Benefits: The freeze continues
About 10 million households will see no increase this year in Child Tax Credit, Child Benefit, Job-seeker's Allowance, some Employment Support Allowance payments and Universal Credit.
Furthermore, this year - the third year of a four-year freeze - will be "the most painful so far", according to the IFS.
Had the freeze not existed, claimants could have expected a 3% increase, in line with last year's September inflation figure. Last year, they missed out on a 1% rise, while in the previous year it was 0%.
The Resolution Foundation has calculated that a typical family with two children will get £315 less this year than they might otherwise have expected had the freeze not been in place.
Savers - 'Help to Save' postponed
The Help to Save programme - which promises those on benefits a 50% top-up from the government - was to have launched in April, but has now been postponed until October.
The most you can invest in an ISA remains at £20,000, although the maximum for Junior ISA's will rise by £132 to £4,260 on 6 April.
The maximum amount you can get from share dividends without being taxed goes down from £5,000 a year to £2,000. Basic rate taxpayers will be charged 7.5% on any dividends over £2,000, while higher rate taxpayers will be charged 32.5%.
Water bills The average combined water and sewerage bill across England and Wales will rise by £9, to £405 a year, from 1 April.

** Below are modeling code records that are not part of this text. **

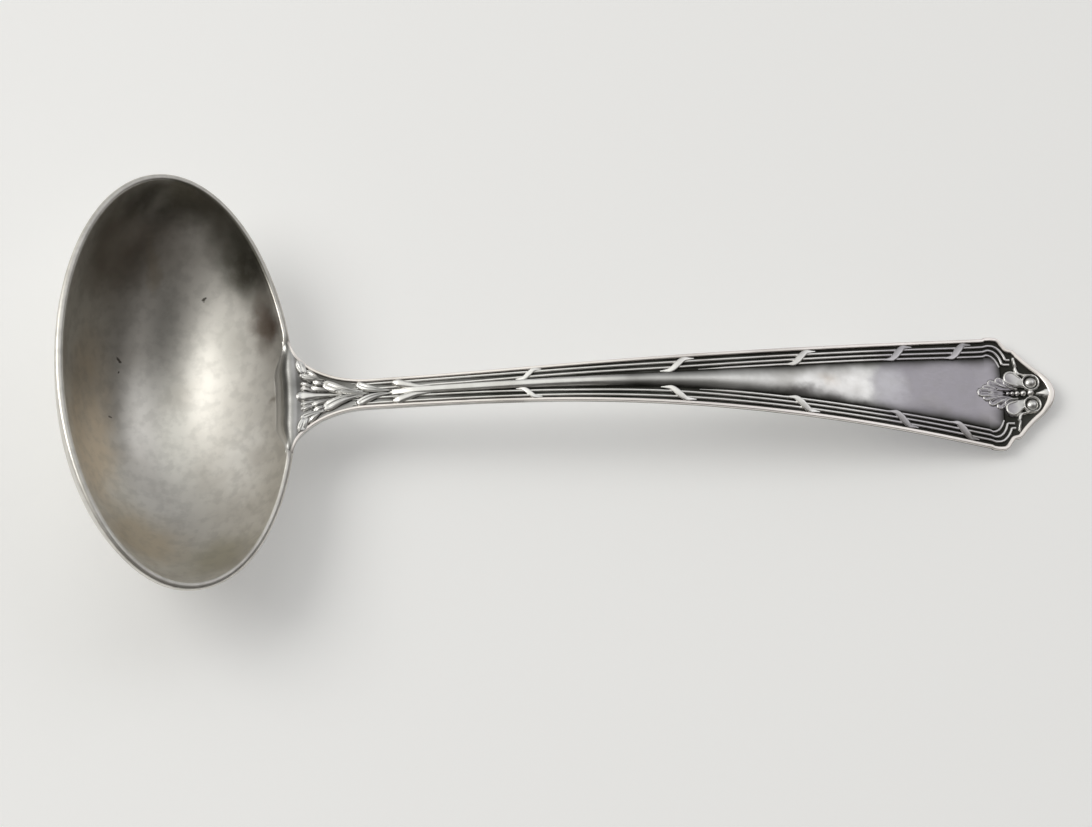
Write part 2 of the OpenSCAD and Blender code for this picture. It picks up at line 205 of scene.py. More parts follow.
def band(x):
    """Width of the border with the reeds, most of which it gains along the neck."""
    rest = band_at_end - band_at_neck - band_gain
    return band_at_neck + band_gain * ease(-25, 34, x) + rest * ease(50, 79, x)


def thickness(x):
    """How thick the handle is along its length."""
    t = np.clip((x - neck_x) / (bend_x - neck_x), 0, 1)
    return end_thickness + (neck_thickness - end_thickness) * (1 - t) ** 1.4


print("half width at the neck", float(half_width(neck_x)),
      "and at the shoulders", float(half_width(shoulder_x)))

# %% [markdown]
# ## Near the bowl
# The handle's first millimetres bend with the oval rim. This moves a point of the straight
# handle to its place on the bent one, so every later piece can be laid out on a straight strip.

# %% Places on the handle
heel_span, heel_drop, heel_tuck = 7.0, 1.4, 0.65
corner_sink, root_half = 0.75, neck_width / 2 + root_flare


def near_root(x):
    """1 next to the bowl and 0 where the handle is straight."""
    return 1 - ease(root_x, root_x + heel_span, x)


def wall_reach(y, down, inside=False):
    """How far the bowl's wall lies from its middle line, at y and this far below the rim."""
    wall = bowl_wall if inside else 0
    depth = bowl_depth if inside else bowl_depth + bowl_wall
    left = 1 - (np.asarray(down, float) / depth) ** bowl_fullness - (y / (semi_long - wall)) ** 2
    return (semi_short - wall) * np.sqrt(np.maximum(0, left))


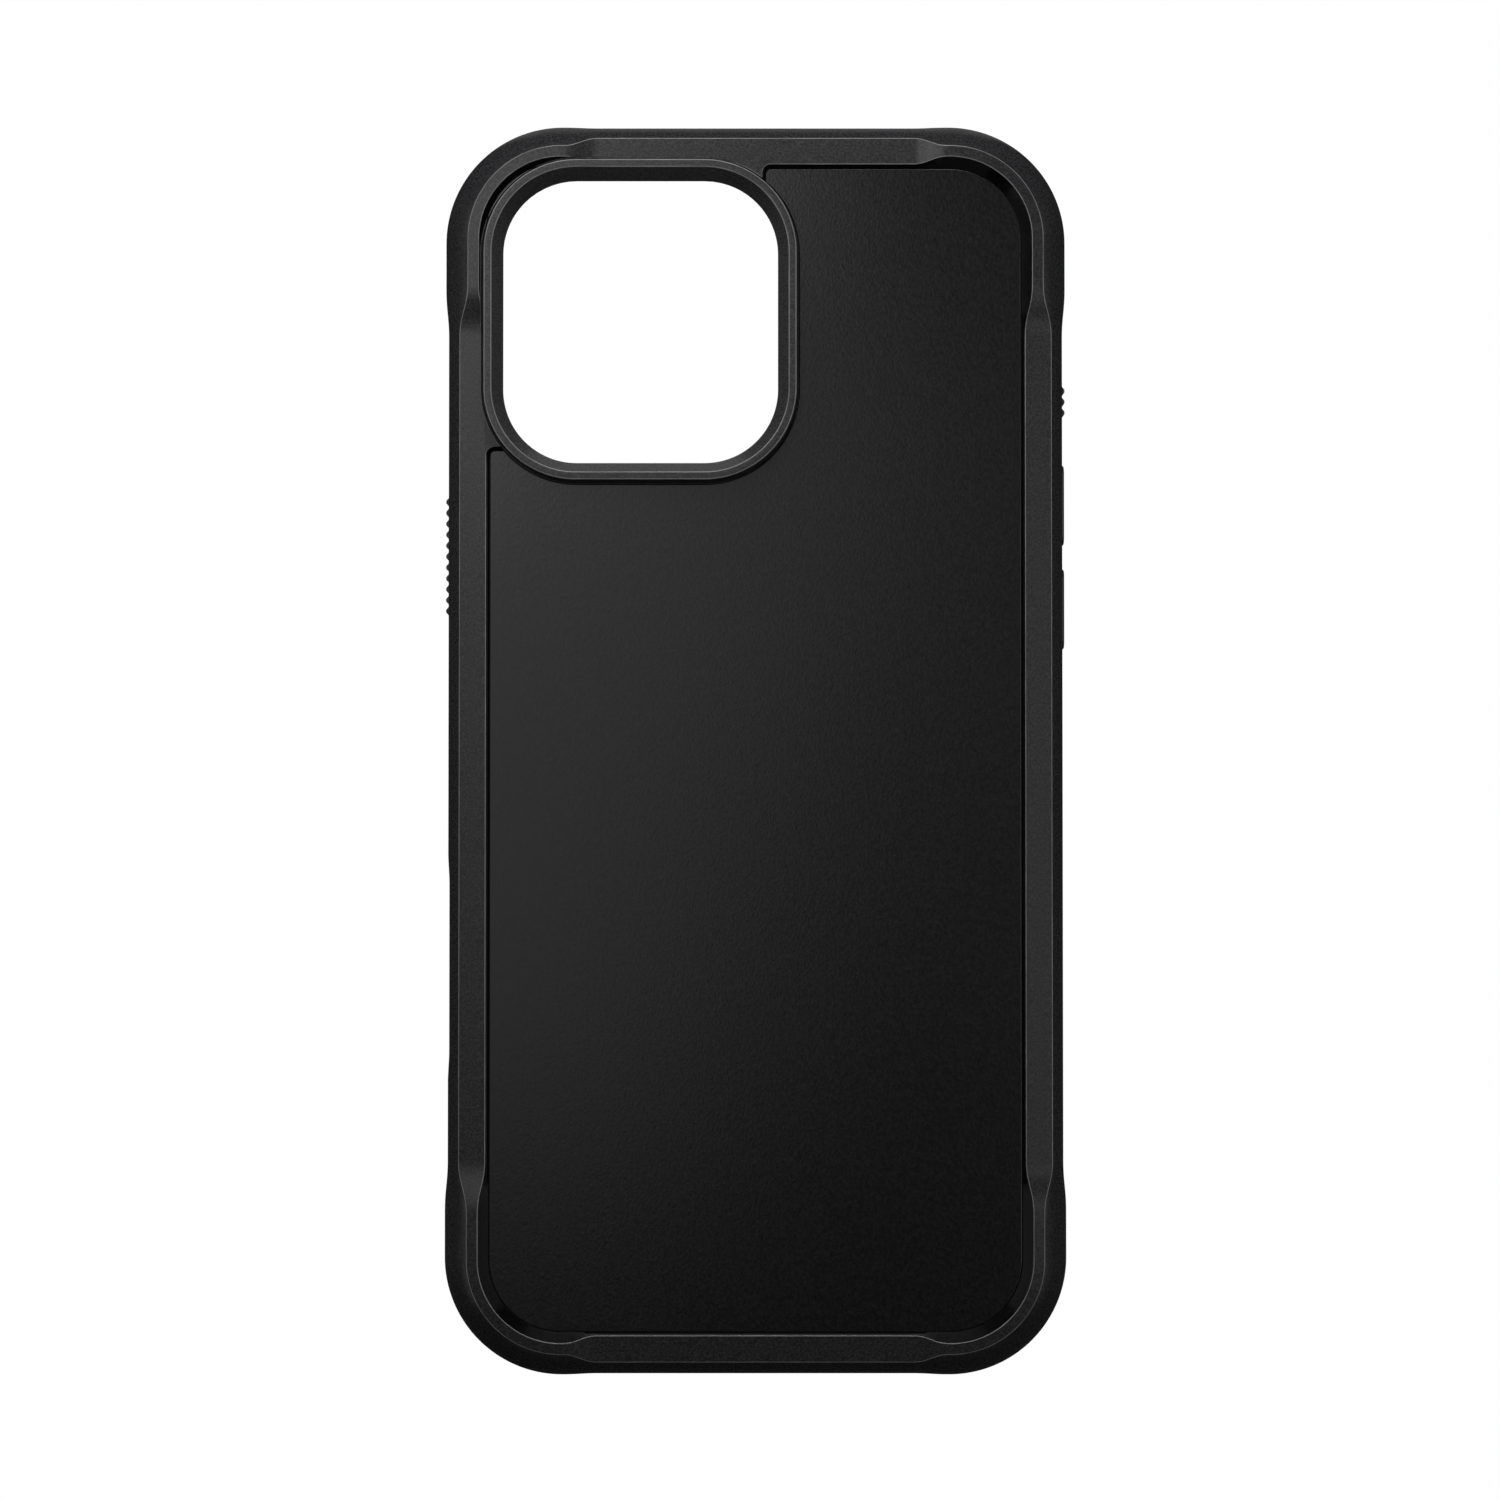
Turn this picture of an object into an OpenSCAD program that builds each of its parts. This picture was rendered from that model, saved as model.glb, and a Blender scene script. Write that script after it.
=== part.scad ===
// Rugged two-material phone case with a bonded back panel, a raised lens ring,
// a ring of magnets under the panel and four sprung side buttons.
// Frame: the case lies on its front rim at z = 0, its back looks up along +Z,
// +Y points to the end with the lens opening, and +X to the volume buttons.

/* [Phone] */
// Width of the phone that the case holds
phone_w = 77.6; // [70:0.1:96]
// Length of the phone
phone_l = 163; // [150:0.5:200]
// Thickness of the phone
phone_t = 8.25; // [7:0.05:10]
// Corner radius of the phone, seen from behind
phone_r = 12.5; // [11:0.1:15]
// Clearance between the phone and the hard core, on every side
phone_gap = 0.1; // [0.05:0.05:0.3]

/* [Core and lining] */
// Side wall of the hard core
core_wall = 1.15; // [1.1:0.05:1.6]
// Back plate of the hard core
core_plate = 1; // [0.9:0.05:1.5]
// Thickness of the fibre lining
liner_t = 0.4; // [0.2:0.05:0.8]
// How far the lining stops short of the phone's edge
liner_inset = 1.6; // [1.4:0.1:4]

/* [Bumper] */
// Soft wall outside the core along the two sides
bumper_side = 1.7; // [1.4:0.05:2.6]
// Soft wall outside the core at the two ends
bumper_end = 1.9; // [1.4:0.05:2.6]
// Thickness of the front lip, and its height above the screen
lip_t = 1.2; // [0.8:0.05:2]
// How far the front lip reaches over the phone's face
lip_over = 1.2; // [0.8:0.05:1.3]
// Width of the flat band round the back panel
band_w = 3.6; // [3.2:0.1:3.8]
// Height of the band above the core's back plate
band_rise = 1.45; // [1.2:0.05:2]
// How much lower the band's outer edge lies than its inner edge
band_fall = 0.35; // [0:0.05:0.6]
// Extra height of the four corners above the band
corner_rise = 0.8; // [0.4:0.05:1.2]
// Distance from the phone's edge to the ridge's inner edge
ridge_inset = 1.32; // [1:0.02:1.6]
// Width of the narrow ridge on the corners
ridge_w = 1.48; // [1.2:0.02:1.8]
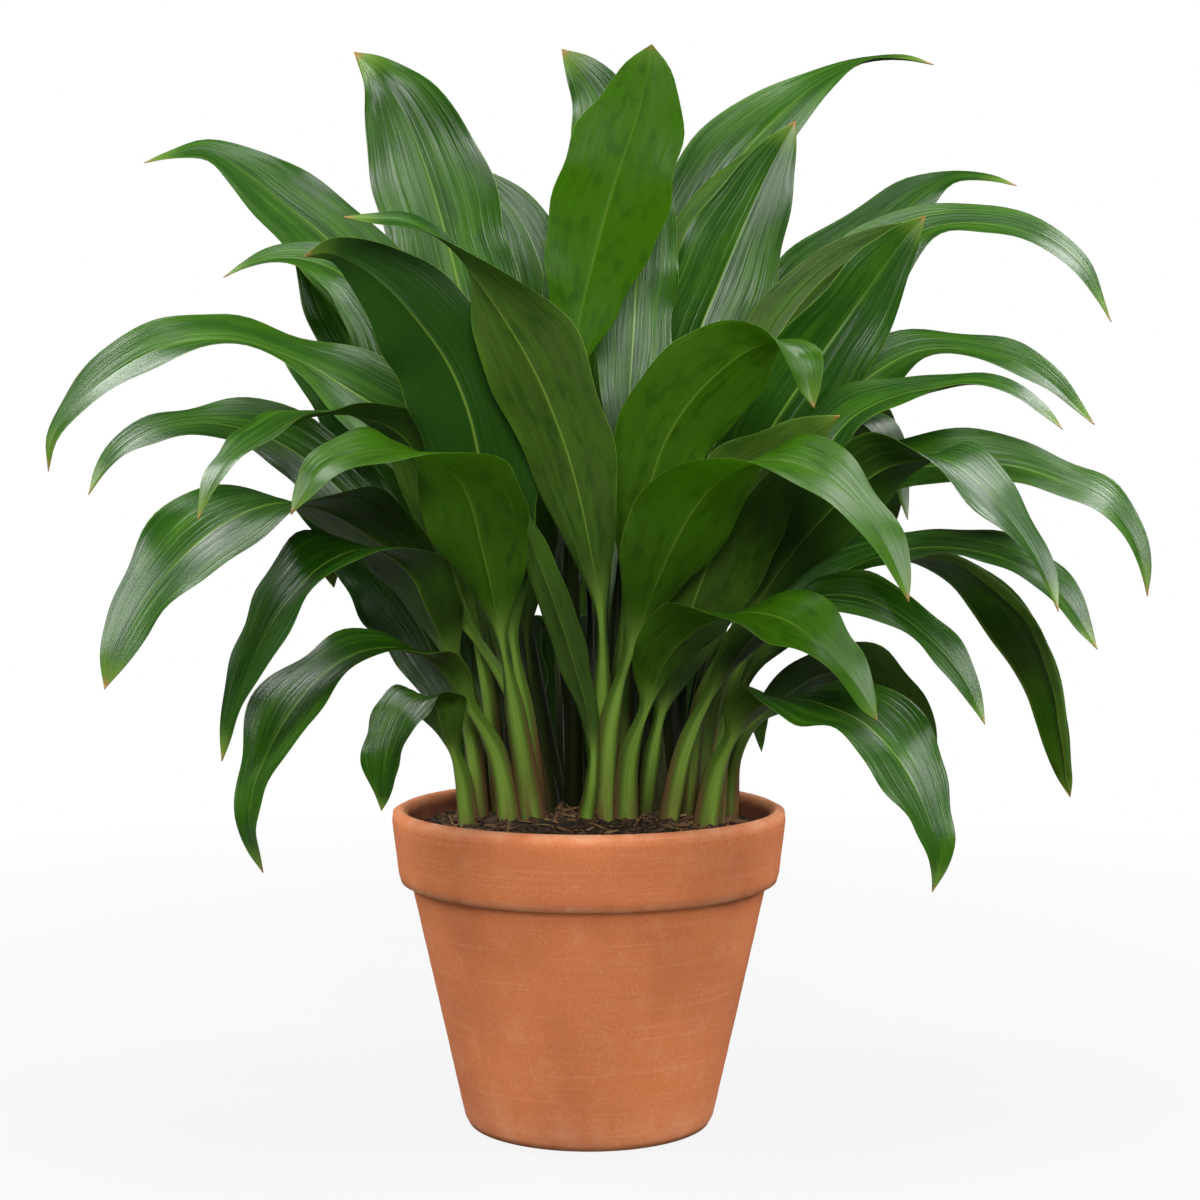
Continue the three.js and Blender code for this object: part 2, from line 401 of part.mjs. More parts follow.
/** Pushes rows along Y until no two leaves meet. Which of two lies behind is settled at the start. */
function bendClear(leaves) {
  const order = new Map();
  const pair = (a, b) => `${a.leaf} ${a.part} ${b.leaf} ${b.part}`;
  eachMeeting(leaves, (a, b, behind) => {
    const vote = THREE.MathUtils.clamp(behind, -DECIDING_DEPTH, DECIDING_DEPTH);
    order.set(pair(a, b), (order.get(pair(a, b)) ?? 0) + vote);
  });
  for (let pass = 0; pass < PASSES; pass++) {
    const backward = leaves.map((leaf) => leaf.rows.map(() => 0));
    const forward = leaves.map((leaf) => leaf.rows.map(() => 0));
    eachMeeting(leaves, (a, b, behind) => {
      const [rear, front] = (order.get(pair(a, b)) ?? behind) >= 0 ? [a, b] : [b, a];
      const lack = CLEARANCE - (rear.low - front.high);
      backward[rear.leaf][rear.row] = Math.max(backward[rear.leaf][rear.row], lack);
      forward[front.leaf][front.row] = Math.max(forward[front.leaf][front.row], lack);
    });
    leaves.forEach((leaf, n) => {
      const moved = leaf.push.map((push, i) => push + GIVE * (backward[n][i] - forward[n][i]));
      leaf.push = leaf.push.map((push, i) => {
        if (i < FIXED_ROWS) return 0;
        return (moved[i - 1] + 4 * moved[i] + (moved[i + 1] ?? moved[i])) / 6;
      });
    });
  }
}

// ---- Leaf shapes ----------------------------------------------------------------------------
/** A closed geometry from rings of corners and its two end points. */
function skinRings(rings, start, end) {
  const sides = rings[0].length;
  const vertices = [start, ...rings.flat(), end];
  const corner = (ring, side) => 1 + ring * sides + (side % sides);
  const last = vertices.length - 1;
  const triangles = [];
  for (let side = 0; side < sides; side++) {
    triangles.push(0, corner(0, side + 1), corner(0, side));
    triangles.push(last, corner(rings.length - 1, side), corner(rings.length - 1, side + 1));
  }
  for (let ring = 0; ring < rings.length - 1; ring++) {
    for (let side = 0; side < sides; side++) {
      const [a, b] = [corner(ring, side), corner(ring, side + 1)];
      const [c, d] = [corner(ring + 1, side), corner(ring + 1, side + 1)];
      // both faces of a blade split along the same diagonal, so that it never crosses itself
      if (side < sides / 2) triangles.push(a, b, c, b, d, c);
      else triangles.push(a, d, c, a, b, d);
    }
  }
  const positions = vertices.flatMap((v) => v.toArray());
  const geometry = new THREE.BufferGeometry();
  geometry.setAttribute("position", new THREE.Float32BufferAttribute(positions, 3));
  geometry.setIndex(triangles);
  return geometry;
}

function leafGeometry(leaf) {
  const { frames, tip } = frameRows(leaf);
  const rings = frames.map((frame) => rowCorners(frame));
  return skinRings(rings, frames[0].centre, tip);
}

/** The hole that a leaf's petiole stands in, a little wider and deeper than the petiole. */
function holeGeometry(leaf) {
  const [foot, collar] = frameRows(leaf).frames;
  const along = collar.centre.clone().sub(foot.centre).normalize();
  const bottom = { ...foot, centre: foot.centre.clone().addScaledVector(along, -GAP) };
  return skinRings([rowCorners(bottom, GAP), rowCorners(collar, GAP)], bottom.centre, collar.centre);
}

// ---- Pot and soil shapes --------------------------------------------------------------------
const neckLevel = POT_HEIGHT - COLLAR_HEIGHT;
const mouthRadius = RIM_RADIUS - WALL;
const innerNeckRadius = NECK_RADIUS - WALL;
const innerFloorRadius = BASE_RADIUS - WALL;

// The pot's inside as [radius, height], from the mouth down to the floor.
const INSIDE = [
  [mouthRadius - MOUTH_TAPER, neckLevel + SHOULDER_ABOVE_NECK],
  [innerNeckRadius, neckLevel - SHOULDER_BELOW_NECK],
  [innerFloorRadius, FLOOR + FLOOR_CHAMFER],
  [innerFloorRadius - FLOOR_CHAMFER, FLOOR],
];

/** [radius, height] points of a rounded corner between two angles, in degrees, about a centre. */
function rounded([r, z], radius, from, to) {
  return Array.from({ length: ROUND_STEPS + 1 }, (_, i) => {
    const angle = THREE.MathUtils.degToRad(THREE.MathUtils.lerp(from, to, i / ROUND_STEPS));
    return [r + radius * Math.cos(angle), z + radius * Math.sin(angle)];
  });
}

function potGeometry() {
  const profile = [
    [0, 0],
    ...rounded([BASE_RADIUS - FOOT_ROUND, FOOT_ROUND], FOOT_ROUND, -90, 0),
    [NECK_RADIUS, neckLevel],
    ...rounded([COLLAR_FOOT_RADIUS - COLLAR_ROUND, neckLevel + COLLAR_ROUND], COLLAR_ROUND, -80, 0),
    ...rounded([RIM_RADIUS - LIP_ROUND, POT_HEIGHT - LIP_ROUND], LIP_ROUND, 0, 90),
    ...rounded([mouthRadius + MOUTH_ROUND, POT_HEIGHT - MOUTH_ROUND], MOUTH_ROUND, 90, 180),
    ...INSIDE,
    [0, FLOOR],
  ];
  const outline = profile.map(([r, z]) => new THREE.Vector2(r, z));
  return new THREE.LatheGeometry(outline, POT_SIDES).rotateX(Math.PI / 2);
}

/** Height of the soil's surface at a place: a low mound with soft lumps. */
function soilHeight(x, y) {
  const mound = 1 - THREE.MathUtils.smoothstep(Math.hypot(x, y), SOIL_CROWN_RADIUS, SOIL_FLAT_RADIUS);
  const lumps =
    Math.sin(x * 0.13 + y * 0.05) + Math.sin(y * 0.17 - x * 0.07 + 2) + Math.sin((x + y) * 0.09 + 4);
  return SOIL_LEVEL + SOIL_MOUND * mound + SOIL_LUMP * lumps;
}

/** The soil: the pot's inside, a little smaller, under the mound. */
function soilGeometry() {
  const ring = (radius, z) => Array.from({ length: SOIL_SIDES }, (_, side) => {
    const angle = (side / SOIL_SIDES) * 2 * Math.PI;
    const [x, y] = [radius * Math.cos(angle), radius * Math.sin(angle)];
    return new THREE.Vector3(x, y, z ?? soilHeight(x, y));
  });
  const wall = INSIDE.map(([radius, z]) => ring(radius - SOIL_SLACK, z + GAP)).reverse();
  const surface = [mouthRadius - MOUTH_TAPER - SOIL_SLACK, ...SOIL_RINGS].map((radius) => ring(radius));
  const bottom = new THREE.Vector3(0, 0, FLOOR + GAP);
  return skinRings([...wall, ...surface], bottom, new THREE.Vector3(0, 0, soilHeight(0, 0)));
}

// ---- Booleans -------------------------------------------------------------------------------
function toSolid(geometry) {
  const bare = geometry.clone();
  bare.deleteAttribute("normal");
  bare.deleteAttribute("uv");
  const merged = mergeVertices(bare);
  return new wasm.Manifold(new wasm.Mesh({
    numProp: 3,
    vertProperties: new Float32Array(merged.attributes.position.array),
    triVerts: new Uint32Array(merged.index.array),
  }));
}

function toGeometry(solid) {
  const mesh = solid.getMesh();
  const geometry = new THREE.BufferGeometry();
  geometry.setAttribute("position", new THREE.BufferAttribute(mesh.vertProperties, 3));
  geometry.setIndex(new THREE.BufferAttribute(mesh.triVerts, 1));
  return geometry;
}

/** The soil with a hole for each leaf's petiole. */
function holedSoil(leaves) {
  const holes = leaves.map((leaf) => toSolid(holeGeometry(leaf)));
  return toGeometry(holes.reduce((rest, hole) => rest.subtract(hole), toSolid(soilGeometry())));
}

// ---- Assembly -------------------------------------------------------------------------------
const terracotta = new THREE.MeshStandardMaterial({ color: 0xc8784c, roughness: 0.85, metalness: 0 });
const pottingSoil = new THREE.MeshStandardMaterial({ color: 0x33261c, roughness: 1, metalness: 0 });
const leafGreen = new THREE.MeshStandardMaterial({ color: 0x2f6b2a, roughness: 0.35, metalness: 0 });

const group = new THREE.Group();

function place(name, geometry, material) {
  const mesh = new THREE.Mesh(geometry, material);
  mesh.name = name;
  group.add(mesh);
}

const leaves = LEAVES.map(planLeaf);
bendClear(leaves);

place("pot", potGeometry(), terracotta);
place("soil", holedSoil(leaves), pottingSoil);
for (const leaf of leaves) place(leaf.name, leafGeometry(leaf), leafGreen);

export default group;
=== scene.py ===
"""A cast iron plant in a terracotta pot: finished surfaces for the pot, the soil and every leaf."""

import math
import random

import bpy
import numpy as np
from bpy.props import (
    FloatProperty,
    FloatVectorProperty,
    IntProperty,
    PointerProperty,
)
from mathutils import Matrix, Vector, noise


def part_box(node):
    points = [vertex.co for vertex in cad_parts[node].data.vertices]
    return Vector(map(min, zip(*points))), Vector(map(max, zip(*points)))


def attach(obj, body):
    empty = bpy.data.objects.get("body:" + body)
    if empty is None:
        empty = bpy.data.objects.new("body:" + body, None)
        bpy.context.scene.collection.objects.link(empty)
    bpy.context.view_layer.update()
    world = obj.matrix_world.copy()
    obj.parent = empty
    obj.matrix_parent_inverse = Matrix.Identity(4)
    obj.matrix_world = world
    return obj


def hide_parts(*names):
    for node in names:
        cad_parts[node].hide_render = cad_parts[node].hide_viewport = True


bl_info = {
    "name": "Potted Cast Iron Plant",
    "version": (1, 0, 0),
    "blender": (4, 5, 0),
    "location": "3D View > Sidebar > Plant",
    "description": "Builds a terracotta pot, its soil and a clump of aspidistra leaves",
    "category": "Add Mesh",
}

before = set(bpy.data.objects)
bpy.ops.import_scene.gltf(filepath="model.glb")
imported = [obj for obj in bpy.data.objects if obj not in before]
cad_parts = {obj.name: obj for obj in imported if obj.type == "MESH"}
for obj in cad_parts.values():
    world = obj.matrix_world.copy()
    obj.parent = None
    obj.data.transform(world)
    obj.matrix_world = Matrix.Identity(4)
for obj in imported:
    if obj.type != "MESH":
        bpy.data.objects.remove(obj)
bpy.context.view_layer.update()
LEAF_NODES = sorted(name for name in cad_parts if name.startswith("leaf_"))
_, POT_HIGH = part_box("pot")
SOIL_LOW, SOIL_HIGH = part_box("soil")

MM = 0.001


def linear(hex_colour):
    """A colour written as sRGB hex, such as 0xC8784C, in the linear values that materials take."""
    channels = [(hex_colour >> shift & 0xFF) / 255 for shift in (16, 8, 0)]
    return [c / 12.92 if c <= 0.04045 else ((c + 0.055) / 1.055) ** 2.4 for c in channels]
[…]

For the first time this April, Scottish taxpayers will have different rates from those in England and Wales.
Those earning more than £33,000 - about 45% of the population - will pay more income tax if they live north of the border. However, that leaves about 55% who will be paying less.
Other taxes Air Passenger Duty is frozen for short-haul flights, ie those under 2,000 miles. Above that distance, economy seat passengers will pay an extra £3, with first or business class costing £6 extra.
Tobacco tax is increasing by 2% above RPI inflation each year of this Parliament.
Prescription charges will rise from £8.60 to £8.80 in England. The cost of a three-month subscription remains the same. Wales, Scotland and Northern Ireland have abolished such charges.
Fuel duty is frozen for another year.